Nesta recente criação do Grupo 3 de Teatro,  sinalizado sempre por uma tríplice integração talentosa dos mineiros Débora Falabella, Yara de Novaes e Gabriel Fontes Paiva, direcionando-se a uma das diferenciais incursões dramatúrgicas na absurdidade deste fato de caráter criminal. Ao lado de uma simbólica e presencial equipe técnica e artística absolutamente feminina em palco vazado, sob a quebra completa de sua quarta parede.


Neste Mundo Louco, Nesta Noite Brilhante.  Silvia Gomez/Dramaturgia. Gabriel Fontes Paiva/Direção Concepcional. Agosto/2024. Fotos/João Caldas.


Capaz de gerar um desassossego imediato atores/espectadores que pertuba com seu árido referencial de tantos dias indo e vindo sem nada mudar. Ora pelas dolorosas queixas das vítimas, ora de um assombramento do seu circuito familiar e social pela publicidade virtual dos registros policialescos. Enquanto, apesar de tudo, persistem as estatísticas : a cada 11 minutos uma mulher é estuprada no Brasil.

Onde o espaço cenográfico (André Cortez) é configurado como uma plataforma inclinada que sugestiona uma pista de aeroporto ou uma estrada obscura cercada por refletores laterais e por projeções frontais que ora visualizam, pictoricamente, uma paisagem florestal ora um céu coberto pelo brilho das estrelas.

Numa proposta em que as variações luminares (André Prado e Gabriel Fontes Paiva) e as interferências da trilha sonora autoral (Lucas Santtana e Fábio Pinczowski), executada pela Banda Las Majas, acontecem através das induções verbais de Yara de Novaes. Como parte de seu ofício performático no papel de uma policial rodoviária e  de acordo com a ambiência e o clima psicológico da narrativa dramatúrgica.
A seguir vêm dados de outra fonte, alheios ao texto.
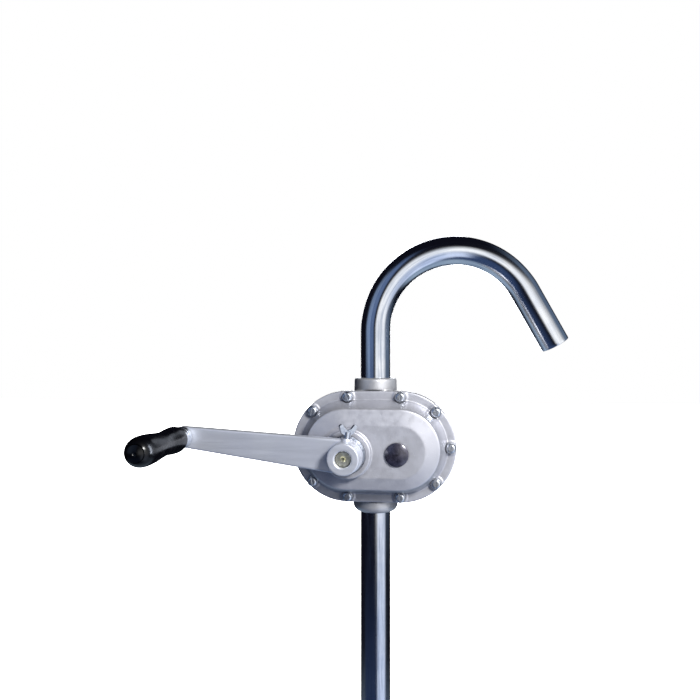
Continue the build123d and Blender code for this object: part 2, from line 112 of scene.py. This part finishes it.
# ---------------------------------------------------------------- material helpers
class Graph:
    """A node tree with short calls for the nodes that materials and the studio share."""

    def __init__(self, tree):
        self.tree = tree
        self.coordinates = tree.nodes.new("ShaderNodeTexCoord")

    def link(self, source, target):
        self.tree.links.new(source, target)

    def feed(self, value, socket):
        """value is a number, a colour or another node's socket."""
        if isinstance(value, bpy.types.NodeSocket):
            self.link(value, socket)
        else:
            socket.default_value = (*value, 1.0) if isinstance(value, tuple) else value

    def maths(self, operation, first, second=0.0):
        node = self.tree.nodes.new("ShaderNodeMath")
        node.operation = operation
        self.feed(first, node.inputs[0])
        self.feed(second, node.inputs[1])
        return node.outputs["Value"]

    def spread(self, value, low, high, start=0.3, stop=0.7):
        """Maps a value from start..stop to low..high."""
        node = self.tree.nodes.new("ShaderNodeMapRange")
        node.inputs["From Min"].default_value = start
        node.inputs["From Max"].default_value = stop
        node.inputs["To Min"].default_value = low
        node.inputs["To Max"].default_value = high
        node.interpolation_type = "SMOOTHSTEP"
        self.link(value, node.inputs["Value"])
        return node.outputs["Result"]

    def mix(self, factor, first, second, blend="MIX"):
        """first and second are colours or sockets."""
        node = self.tree.nodes.new("ShaderNodeMix")
        node.data_type = "RGBA"
        node.blend_type = blend
        self.feed(factor, node.inputs["Factor"])
        self.feed(first, node.inputs["A"])
        self.feed(second, node.inputs["B"])
        return node.outputs["Result"]


class Nodes(Graph):
    """A material's node tree."""

    def __init__(self, name):
        self.material = bpy.data.materials.new(name)
        self.material.use_nodes = True
        super().__init__(self.material.node_tree)
        self.shader = self.tree.nodes["Principled BSDF"]

    def position(self, stretch=(1, 1, 1), space="Object"):
        """Object coordinates, or those of the bent tube laid out straight."""
        mapping = self.tree.nodes.new("ShaderNodeMapping")
        mapping.inputs["Scale"].default_value = stretch
        if space == STRAIGHTENED:
            attribute = self.tree.nodes.new("ShaderNodeAttribute")
            attribute.attribute_name = STRAIGHTENED
            self.link(attribute.outputs["Vector"], mapping.inputs["Vector"])
        else:
            self.link(self.coordinates.outputs[space], mapping.inputs["Vector"])
        return mapping.outputs["Vector"]

    def noise(self, scale, detail=3.0, rough=0.55, stretch=(1, 1, 1), space="Object"):
        texture = self.tree.nodes.new("ShaderNodeTexNoise")
        texture.inputs["Scale"].default_value = scale
        texture.inputs["Detail"].default_value = detail
        texture.inputs["Roughness"].default_value = rough
        self.link(self.position(stretch, space), texture.inputs["Vector"])
        return texture.outputs["Fac"]

    def pits(self, scale):
        texture = self.tree.nodes.new("ShaderNodeTexVoronoi")
        texture.inputs["Scale"].default_value = scale
        self.link(self.position(), texture.inputs["Vector"])
        return texture.outputs["Distance"]

    def edges(self, low=0.52, high=0.62):
        """1 on worn outer edges, 0 elsewhere."""
        geometry = self.tree.nodes.new("ShaderNodeNewGeometry")
        return self.spread(geometry.outputs["Pointiness"], 0, 1, low, high)

    def crevices(self, reach):
        """0 in corners and gaps closer than reach, 1 in the open."""
        node = self.tree.nodes.new("ShaderNodeAmbientOcclusion")
        node.samples = 6
        node.inputs["Distance"].default_value = reach
        return node.outputs["AO"]

    def bump(self, height, distance, strength=1.0, under=None):
        node = self.tree.nodes.new("ShaderNodeBump")
        node.inputs["Distance"].default_value = distance
        node.inputs["Strength"].default_value = strength
        self.link(height, node.inputs["Height"])
        if under is not None:
            self.link(under, node.inputs["Normal"])
        return node.outputs["Normal"]

    def finish(self, colour=None, roughness=None, normal=None, **fixed):
        for value, socket in ((colour, "Base Color"), (roughness, "Roughness"), (normal, "Normal")):
            if value is not None:
                self.link(value, self.shader.inputs[socket])
        for socket, value in fixed.items():
            self.shader.inputs[socket.replace("_", " ")].default_value = value
        return self.material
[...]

Este procedimento é configurado com as luzes ainda acesas quando, com o público ainda se acomodando, as duas atrizes simulam uma maratona ginástica marcial, como uma espécie de prévio relaxamento corporal, prevenindo-se a si mesmas e numa advertência aos espectadores, para o enfrentamento do sequencial clima de medo e pânico.

Inicializando-se a trama em compasso de um thriller, na percepção aproximativa da vigia do km 23 (Yara de Novaes), por intermédio de uma lanterna, no entorno de uma violentada vítima feminina (Débora Falabella), caída na pista e em surtos alucinatórios, depois de ser estuprada, ali, seguidamente por vários homens.

O texto na sua transposição cênica, com a sintonizada performance de duas potenciais atrizes, imprime ao inventário dramatúrgico um contraponto crítico ao desalento em tempo real da personagem estuprada, paralelo ao distanciamento reflexivo da outra nas postulações pela superação da dor em busca da solidariedade humana.

Convergindo esta ímpar interpretação feminina para o transgressivo dimensionamento de uma estética teatral pós-dramática, na meta linguagem de uma gramática cênica assumida pelo convicto comando direcional de Gabriel Fontes Paiva. Transcendida por uma pulsão sensorial de cumplicidade palco/plateia para que, assim, possa ecoar como denúncia política e redenção poética :

Se eu for capaz de cantar uma canção de amor neste mundo louco, nesta noite brihante, então tudo será possivel, até dar o fora daqui”...

 

                                         Wagner Corrêa de Araújo



Neste Mundo Louco, nesta Noite Brilhante está em cartaz no Teatro Sesi/Firjan/RJ, quinta e sexta, às 19h; sábado e domingo, às 18h. Até 18 de agosto.

Um comentário:

Anônimo disse...

Tema importante, atual, drama cotidiano. Desconheço uma uma que não sofreu algum abuso grave, machista , assédios, estupros, abusos com crianças, psicológicos, físicos, dentro da família, com professores, pais, tios, na rua, no trabalho. Eu Cristina Avila sei bem o que é isso desde criancinha , com filha, sobrinha, amigas, primas e há a família que encobre tudo isso.